What to work on:
Repeat each line of the material exactly.

[Entries with model source code]
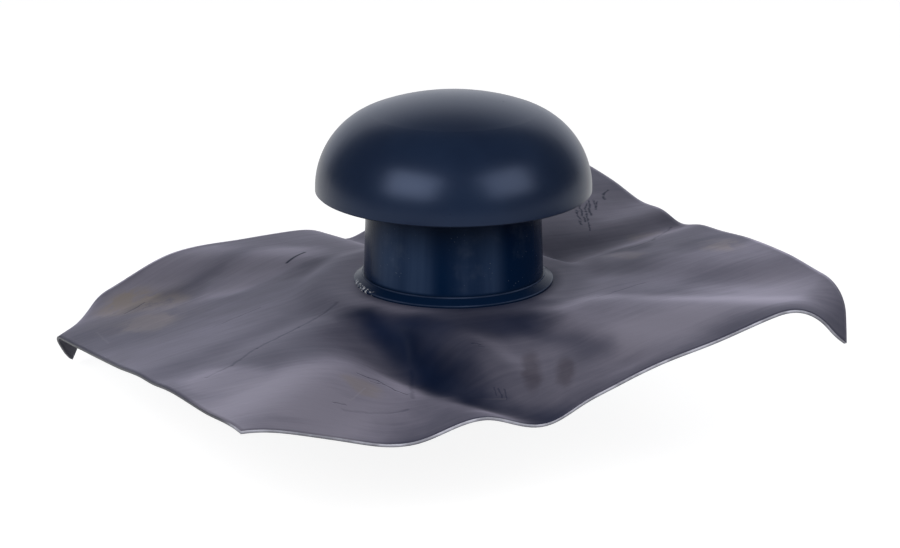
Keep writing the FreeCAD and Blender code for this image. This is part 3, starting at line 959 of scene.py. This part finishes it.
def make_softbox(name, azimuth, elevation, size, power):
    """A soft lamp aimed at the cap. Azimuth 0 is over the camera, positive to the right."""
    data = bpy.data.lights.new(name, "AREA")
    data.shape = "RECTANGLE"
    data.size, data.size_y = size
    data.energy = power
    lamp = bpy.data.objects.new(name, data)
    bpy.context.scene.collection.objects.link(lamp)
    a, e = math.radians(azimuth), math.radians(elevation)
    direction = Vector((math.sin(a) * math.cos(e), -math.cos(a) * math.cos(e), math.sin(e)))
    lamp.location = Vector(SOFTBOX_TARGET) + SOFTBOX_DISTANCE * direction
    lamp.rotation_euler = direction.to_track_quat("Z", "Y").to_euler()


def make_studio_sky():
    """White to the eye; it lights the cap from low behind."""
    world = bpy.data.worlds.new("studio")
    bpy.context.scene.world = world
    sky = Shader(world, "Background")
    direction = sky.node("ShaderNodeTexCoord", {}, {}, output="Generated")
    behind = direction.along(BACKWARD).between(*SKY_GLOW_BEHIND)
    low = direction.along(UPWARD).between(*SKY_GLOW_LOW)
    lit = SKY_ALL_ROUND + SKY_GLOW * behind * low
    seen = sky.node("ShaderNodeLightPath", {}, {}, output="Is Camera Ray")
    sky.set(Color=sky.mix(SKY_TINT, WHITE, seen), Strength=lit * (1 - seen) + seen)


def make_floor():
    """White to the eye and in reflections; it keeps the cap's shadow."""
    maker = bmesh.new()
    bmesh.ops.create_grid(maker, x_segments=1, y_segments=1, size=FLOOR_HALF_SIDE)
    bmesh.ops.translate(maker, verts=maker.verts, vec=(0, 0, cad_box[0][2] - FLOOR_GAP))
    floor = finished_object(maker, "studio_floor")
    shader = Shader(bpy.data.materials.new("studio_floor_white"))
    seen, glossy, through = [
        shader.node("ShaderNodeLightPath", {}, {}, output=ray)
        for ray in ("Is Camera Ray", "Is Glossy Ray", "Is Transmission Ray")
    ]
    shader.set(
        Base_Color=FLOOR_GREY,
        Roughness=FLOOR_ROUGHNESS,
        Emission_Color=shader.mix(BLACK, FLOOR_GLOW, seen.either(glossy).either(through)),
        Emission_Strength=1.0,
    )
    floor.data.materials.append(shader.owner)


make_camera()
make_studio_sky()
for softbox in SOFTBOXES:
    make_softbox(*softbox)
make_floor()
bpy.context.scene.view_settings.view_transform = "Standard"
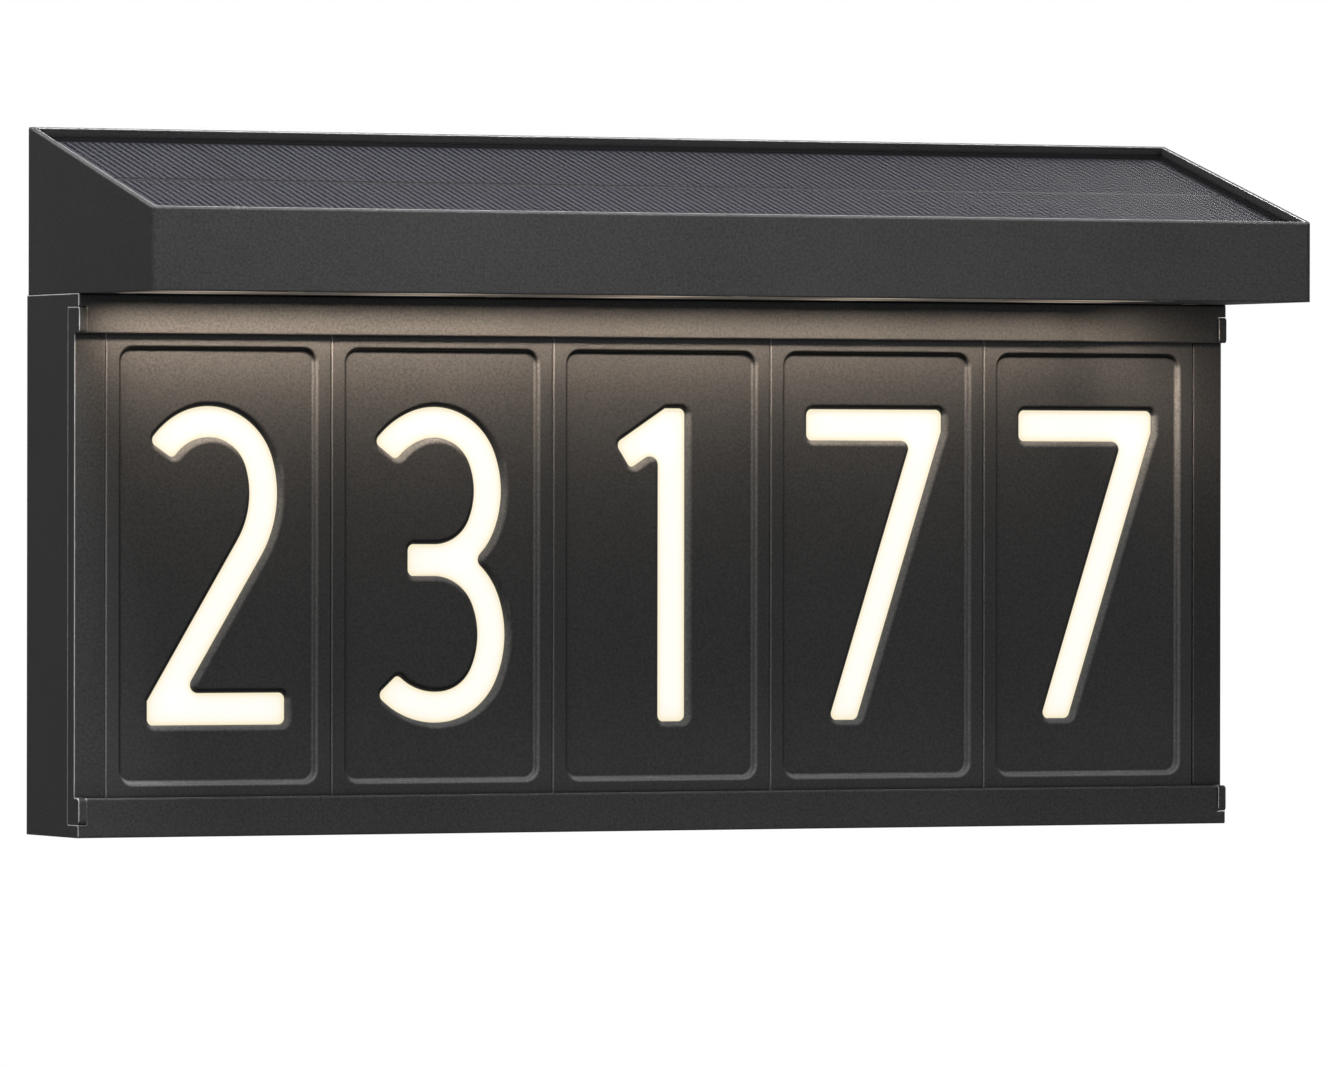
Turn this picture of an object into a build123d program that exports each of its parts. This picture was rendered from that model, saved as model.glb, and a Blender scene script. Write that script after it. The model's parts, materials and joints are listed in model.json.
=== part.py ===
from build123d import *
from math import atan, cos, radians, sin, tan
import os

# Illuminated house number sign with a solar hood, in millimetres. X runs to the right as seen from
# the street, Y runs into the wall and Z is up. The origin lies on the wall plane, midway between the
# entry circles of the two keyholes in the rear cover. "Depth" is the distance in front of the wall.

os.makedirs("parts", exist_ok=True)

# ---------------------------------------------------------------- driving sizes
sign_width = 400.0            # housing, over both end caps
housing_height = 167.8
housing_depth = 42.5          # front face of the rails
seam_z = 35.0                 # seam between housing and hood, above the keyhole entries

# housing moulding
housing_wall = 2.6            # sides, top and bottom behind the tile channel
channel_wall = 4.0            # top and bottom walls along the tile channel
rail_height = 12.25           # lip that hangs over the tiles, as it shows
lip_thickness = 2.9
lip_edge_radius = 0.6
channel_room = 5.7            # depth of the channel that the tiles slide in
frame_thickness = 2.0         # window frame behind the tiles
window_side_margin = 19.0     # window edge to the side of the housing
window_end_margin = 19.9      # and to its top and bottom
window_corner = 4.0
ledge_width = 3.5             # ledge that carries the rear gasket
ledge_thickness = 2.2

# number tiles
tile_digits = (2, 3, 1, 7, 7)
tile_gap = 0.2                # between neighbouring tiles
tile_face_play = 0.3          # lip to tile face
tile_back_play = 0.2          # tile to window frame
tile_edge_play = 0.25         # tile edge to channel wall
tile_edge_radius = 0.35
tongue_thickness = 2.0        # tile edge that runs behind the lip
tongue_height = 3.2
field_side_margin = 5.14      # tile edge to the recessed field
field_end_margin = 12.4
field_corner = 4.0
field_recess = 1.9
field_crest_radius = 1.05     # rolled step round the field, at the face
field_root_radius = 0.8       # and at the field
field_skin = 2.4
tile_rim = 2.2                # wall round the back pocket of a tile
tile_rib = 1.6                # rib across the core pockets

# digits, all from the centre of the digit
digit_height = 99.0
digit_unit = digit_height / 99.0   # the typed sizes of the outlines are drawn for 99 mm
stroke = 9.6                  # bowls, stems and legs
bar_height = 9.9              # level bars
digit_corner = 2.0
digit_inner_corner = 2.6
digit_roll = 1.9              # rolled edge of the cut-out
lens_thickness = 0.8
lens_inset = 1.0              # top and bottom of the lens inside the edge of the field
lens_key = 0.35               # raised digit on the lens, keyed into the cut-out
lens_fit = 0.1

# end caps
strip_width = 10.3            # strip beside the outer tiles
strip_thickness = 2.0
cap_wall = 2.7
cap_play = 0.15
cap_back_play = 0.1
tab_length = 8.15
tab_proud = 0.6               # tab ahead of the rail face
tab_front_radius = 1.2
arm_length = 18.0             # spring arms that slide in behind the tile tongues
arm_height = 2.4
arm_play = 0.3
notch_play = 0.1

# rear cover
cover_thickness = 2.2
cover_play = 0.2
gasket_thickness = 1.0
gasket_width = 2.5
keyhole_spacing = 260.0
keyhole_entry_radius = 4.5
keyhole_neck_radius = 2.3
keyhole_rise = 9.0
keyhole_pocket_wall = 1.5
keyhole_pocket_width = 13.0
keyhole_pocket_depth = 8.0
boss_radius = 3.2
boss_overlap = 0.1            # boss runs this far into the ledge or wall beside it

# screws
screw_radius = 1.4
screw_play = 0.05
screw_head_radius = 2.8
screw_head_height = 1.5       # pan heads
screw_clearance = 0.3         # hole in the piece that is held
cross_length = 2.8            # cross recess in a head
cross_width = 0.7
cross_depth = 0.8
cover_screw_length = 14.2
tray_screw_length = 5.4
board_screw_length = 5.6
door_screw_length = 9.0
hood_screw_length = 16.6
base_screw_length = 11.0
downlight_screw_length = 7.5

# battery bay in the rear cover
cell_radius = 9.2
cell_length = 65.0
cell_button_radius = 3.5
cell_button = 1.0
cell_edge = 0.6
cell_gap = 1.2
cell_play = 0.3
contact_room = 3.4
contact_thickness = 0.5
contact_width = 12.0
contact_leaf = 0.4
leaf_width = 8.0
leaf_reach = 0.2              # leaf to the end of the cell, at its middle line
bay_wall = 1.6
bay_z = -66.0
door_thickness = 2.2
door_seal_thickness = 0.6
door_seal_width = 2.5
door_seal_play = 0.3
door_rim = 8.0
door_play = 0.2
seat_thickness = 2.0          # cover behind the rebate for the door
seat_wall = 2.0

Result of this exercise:
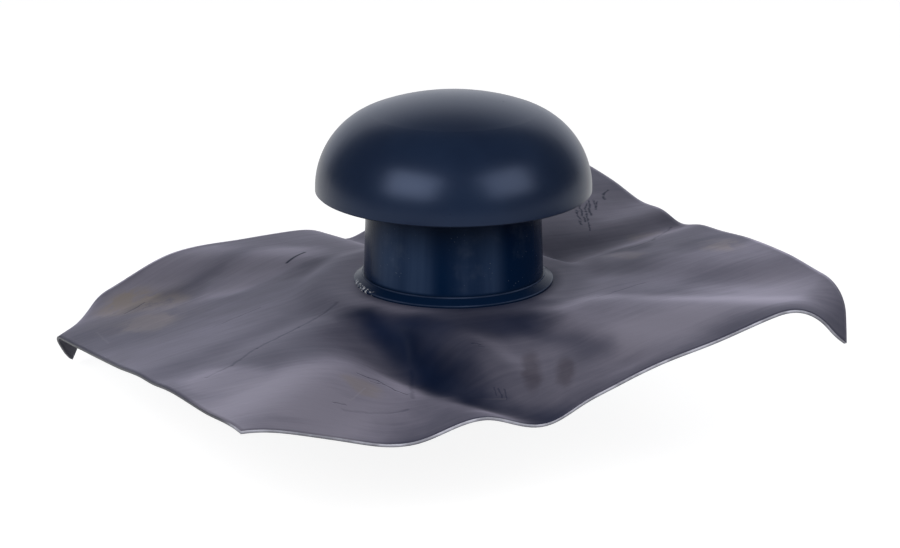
Keep writing the FreeCAD and Blender code for this image. This is part 3, starting at line 959 of scene.py. This part finishes it.
def make_softbox(name, azimuth, elevation, size, power):
    """A soft lamp aimed at the cap. Azimuth 0 is over the camera, positive to the right."""
    data = bpy.data.lights.new(name, "AREA")
    data.shape = "RECTANGLE"
    data.size, data.size_y = size
    data.energy = power
    lamp = bpy.data.objects.new(name, data)
    bpy.context.scene.collection.objects.link(lamp)
    a, e = math.radians(azimuth), math.radians(elevation)
    direction = Vector((math.sin(a) * math.cos(e), -math.cos(a) * math.cos(e), math.sin(e)))
    lamp.location = Vector(SOFTBOX_TARGET) + SOFTBOX_DISTANCE * direction
    lamp.rotation_euler = direction.to_track_quat("Z", "Y").to_euler()


def make_studio_sky():
    """White to the eye; it lights the cap from low behind."""
    world = bpy.data.worlds.new("studio")
    bpy.context.scene.world = world
    sky = Shader(world, "Background")
    direction = sky.node("ShaderNodeTexCoord", {}, {}, output="Generated")
    behind = direction.along(BACKWARD).between(*SKY_GLOW_BEHIND)
    low = direction.along(UPWARD).between(*SKY_GLOW_LOW)
    lit = SKY_ALL_ROUND + SKY_GLOW * behind * low
    seen = sky.node("ShaderNodeLightPath", {}, {}, output="Is Camera Ray")
    sky.set(Color=sky.mix(SKY_TINT, WHITE, seen), Strength=lit * (1 - seen) + seen)


def make_floor():
    """White to the eye and in reflections; it keeps the cap's shadow."""
    maker = bmesh.new()
    bmesh.ops.create_grid(maker, x_segments=1, y_segments=1, size=FLOOR_HALF_SIDE)
    bmesh.ops.translate(maker, verts=maker.verts, vec=(0, 0, cad_box[0][2] - FLOOR_GAP))
    floor = finished_object(maker, "studio_floor")
    shader = Shader(bpy.data.materials.new("studio_floor_white"))
    seen, glossy, through = [
        shader.node("ShaderNodeLightPath", {}, {}, output=ray)
        for ray in ("Is Camera Ray", "Is Glossy Ray", "Is Transmission Ray")
    ]
    shader.set(
        Base_Color=FLOOR_GREY,
        Roughness=FLOOR_ROUGHNESS,
        Emission_Color=shader.mix(BLACK, FLOOR_GLOW, seen.either(glossy).either(through)),
        Emission_Strength=1.0,
    )
    floor.data.materials.append(shader.owner)


make_camera()
make_studio_sky()
for softbox in SOFTBOXES:
    make_softbox(*softbox)
make_floor()
bpy.context.scene.view_settings.view_transform = "Standard"
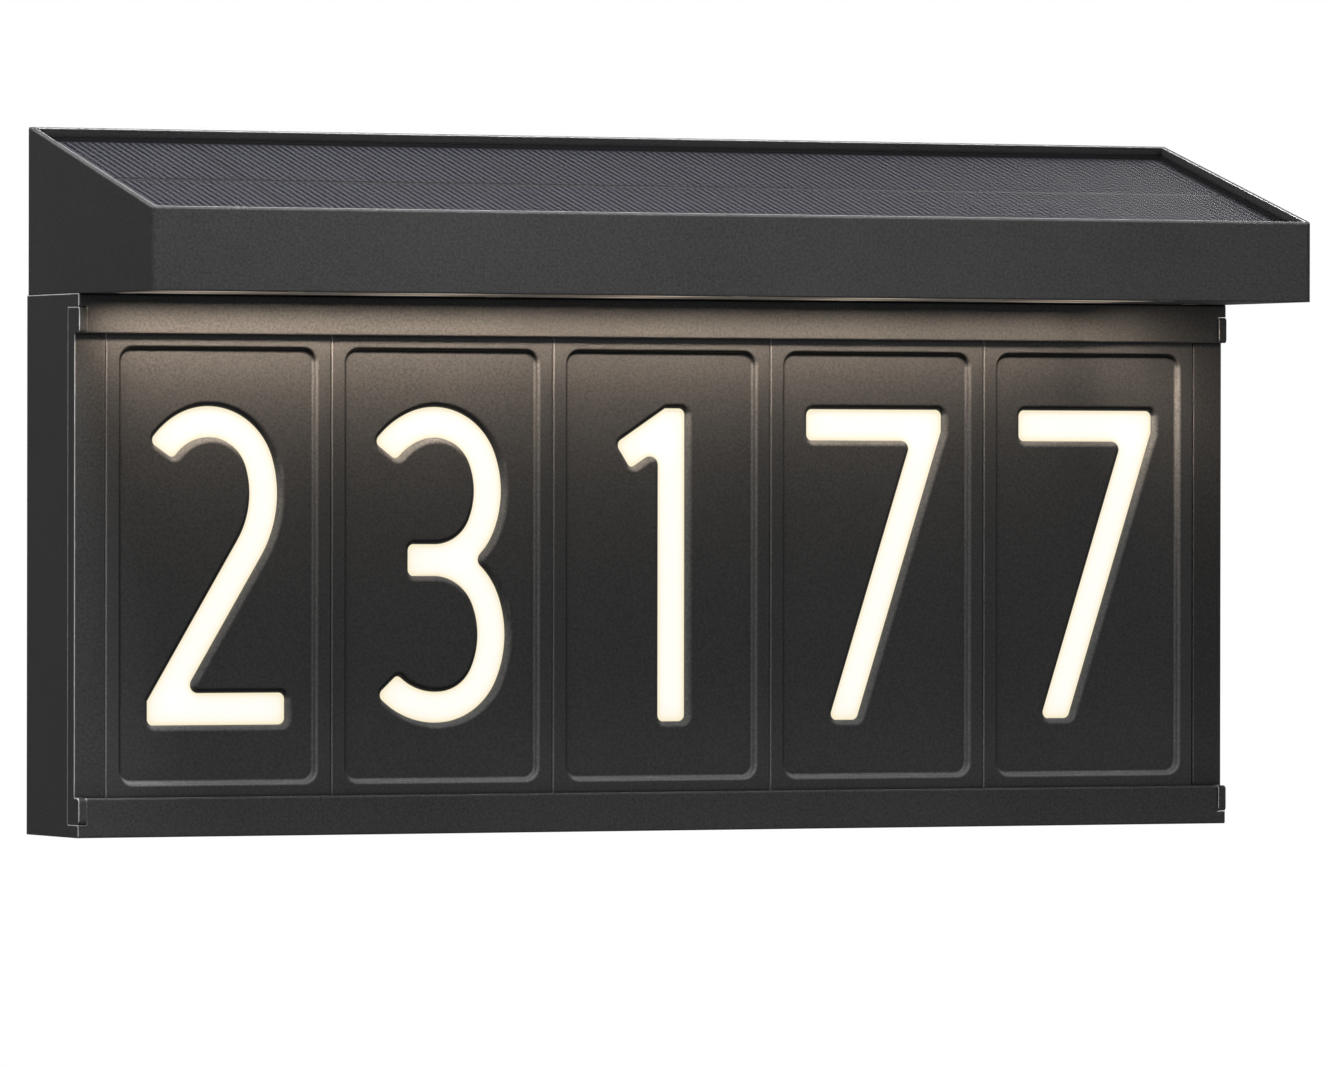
Turn this picture of an object into a build123d program that exports each of its parts. This picture was rendered from that model, saved as model.glb, and a Blender scene script. Write that script after it. The model's parts, materials and joints are listed in model.json.
=== part.py ===
from build123d import *
from math import atan, cos, radians, sin, tan
import os

# Illuminated house number sign with a solar hood, in millimetres. X runs to the right as seen from
# the street, Y runs into the wall and Z is up. The origin lies on the wall plane, midway between the
# entry circles of the two keyholes in the rear cover. "Depth" is the distance in front of the wall.

os.makedirs("parts", exist_ok=True)

# ---------------------------------------------------------------- driving sizes
sign_width = 400.0            # housing, over both end caps
housing_height = 167.8
housing_depth = 42.5          # front face of the rails
seam_z = 35.0                 # seam between housing and hood, above the keyhole entries

# housing moulding
housing_wall = 2.6            # sides, top and bottom behind the tile channel
channel_wall = 4.0            # top and bottom walls along the tile channel
rail_height = 12.25           # lip that hangs over the tiles, as it shows
lip_thickness = 2.9
lip_edge_radius = 0.6
channel_room = 5.7            # depth of the channel that the tiles slide in
frame_thickness = 2.0         # window frame behind the tiles
window_side_margin = 19.0     # window edge to the side of the housing
window_end_margin = 19.9      # and to its top and bottom
window_corner = 4.0
ledge_width = 3.5             # ledge that carries the rear gasket
ledge_thickness = 2.2

# number tiles
tile_digits = (2, 3, 1, 7, 7)
tile_gap = 0.2                # between neighbouring tiles
tile_face_play = 0.3          # lip to tile face
tile_back_play = 0.2          # tile to window frame
tile_edge_play = 0.25         # tile edge to channel wall
tile_edge_radius = 0.35
tongue_thickness = 2.0        # tile edge that runs behind the lip
tongue_height = 3.2
field_side_margin = 5.14      # tile edge to the recessed field
field_end_margin = 12.4
field_corner = 4.0
field_recess = 1.9
field_crest_radius = 1.05     # rolled step round the field, at the face
field_root_radius = 0.8       # and at the field
field_skin = 2.4
tile_rim = 2.2                # wall round the back pocket of a tile
tile_rib = 1.6                # rib across the core pockets

# digits, all from the centre of the digit
digit_height = 99.0
digit_unit = digit_height / 99.0   # the typed sizes of the outlines are drawn for 99 mm
stroke = 9.6                  # bowls, stems and legs
bar_height = 9.9              # level bars
digit_corner = 2.0
digit_inner_corner = 2.6
digit_roll = 1.9              # rolled edge of the cut-out
lens_thickness = 0.8
lens_inset = 1.0              # top and bottom of the lens inside the edge of the field
lens_key = 0.35               # raised digit on the lens, keyed into the cut-out
lens_fit = 0.1

# end caps
strip_width = 10.3            # strip beside the outer tiles
strip_thickness = 2.0
cap_wall = 2.7
cap_play = 0.15
cap_back_play = 0.1
tab_length = 8.15
tab_proud = 0.6               # tab ahead of the rail face
tab_front_radius = 1.2
arm_length = 18.0             # spring arms that slide in behind the tile tongues
arm_height = 2.4
arm_play = 0.3
notch_play = 0.1

# rear cover
cover_thickness = 2.2
cover_play = 0.2
gasket_thickness = 1.0
gasket_width = 2.5
keyhole_spacing = 260.0
keyhole_entry_radius = 4.5
keyhole_neck_radius = 2.3
keyhole_rise = 9.0
keyhole_pocket_wall = 1.5
keyhole_pocket_width = 13.0
keyhole_pocket_depth = 8.0
boss_radius = 3.2
boss_overlap = 0.1            # boss runs this far into the ledge or wall beside it

# screws
screw_radius = 1.4
screw_play = 0.05
screw_head_radius = 2.8
screw_head_height = 1.5       # pan heads
screw_clearance = 0.3         # hole in the piece that is held
cross_length = 2.8            # cross recess in a head
cross_width = 0.7
cross_depth = 0.8
cover_screw_length = 14.2
tray_screw_length = 5.4
board_screw_length = 5.6
door_screw_length = 9.0
hood_screw_length = 16.6
base_screw_length = 11.0
downlight_screw_length = 7.5

# battery bay in the rear cover
cell_radius = 9.2
cell_length = 65.0
cell_button_radius = 3.5
cell_button = 1.0
cell_edge = 0.6
cell_gap = 1.2
cell_play = 0.3
contact_room = 3.4
contact_thickness = 0.5
contact_width = 12.0
contact_leaf = 0.4
leaf_width = 8.0
leaf_reach = 0.2              # leaf to the end of the cell, at its middle line
bay_wall = 1.6
bay_z = -66.0
door_thickness = 2.2
door_seal_thickness = 0.6
door_seal_width = 2.5
door_seal_play = 0.3
door_rim = 8.0
door_play = 0.2
seat_thickness = 2.0          # cover behind the rebate for the door
seat_wall = 2.0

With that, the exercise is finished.